What if you could immerse yourself and experience a future transport system in a realistic looking virtual environment through your VR goggles, instead of reading about it in a printed booklet before casting your vote?

A scene in our virtual reality voting experiment on a fictitious Hyperloop initiative.

Easy access to comprehensive information is one of the key factors to facilitate citizen participation in political decision-making in a democratic society. Official ballot information such as, for example, the printed explanatory brochure issued by the Swiss authorities to explain the pending voting issues, is often difficult to understand. In the worst case, information that is hard to grasp can lead to citizens not voting at all, or voting differently as intended, due to misinterpretation.

Given the latest technological developments in an increasingly digital information society, one may ask how we can we leverage new digital communication formats such as VR to further engage citizen participation in political decision-making, by facilitating the comprehension in the communication of voting issues.
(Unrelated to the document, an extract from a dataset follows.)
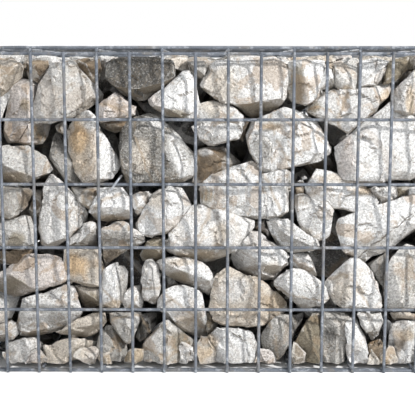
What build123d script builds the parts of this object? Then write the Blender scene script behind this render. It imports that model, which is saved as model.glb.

The potential of VR in political decision making

Together with two colleagues, a cognitive psychologist and media linguist from the Zurich School of Applied Sciences (ZHAW), we set out to explore the potential of VR in political decision making. This empirical project is funded by the Swiss National Science Foundation's Digital Lives Initiative.

We ask participants to cast their vote on a fictitious voting issue, inspired by current developments centered around the Hyperloop. This is a proposed mode of passenger and freight transportation at very high speeds. It was selected amongst 24 fictitious initiatives that we had previously tested in a pilot study with over 400 participants using the explanatory voting brochures, as issued by Swiss authorities. We are now comparing text-based participant decision making with information-equivalent VR scenarios on this Hyperloop initiative.

Participants wanted!

For this we urgently need YOU: If you wish to participate in our study and win an iPad, check this out: Virtual-Reality Experiment über politische Meinungsbildung.

With this research we wish to more deeply explore how we citizens can benefit from digital technologies in political decision-making, and in doing so, we hope to further contribute to a democratic digital society.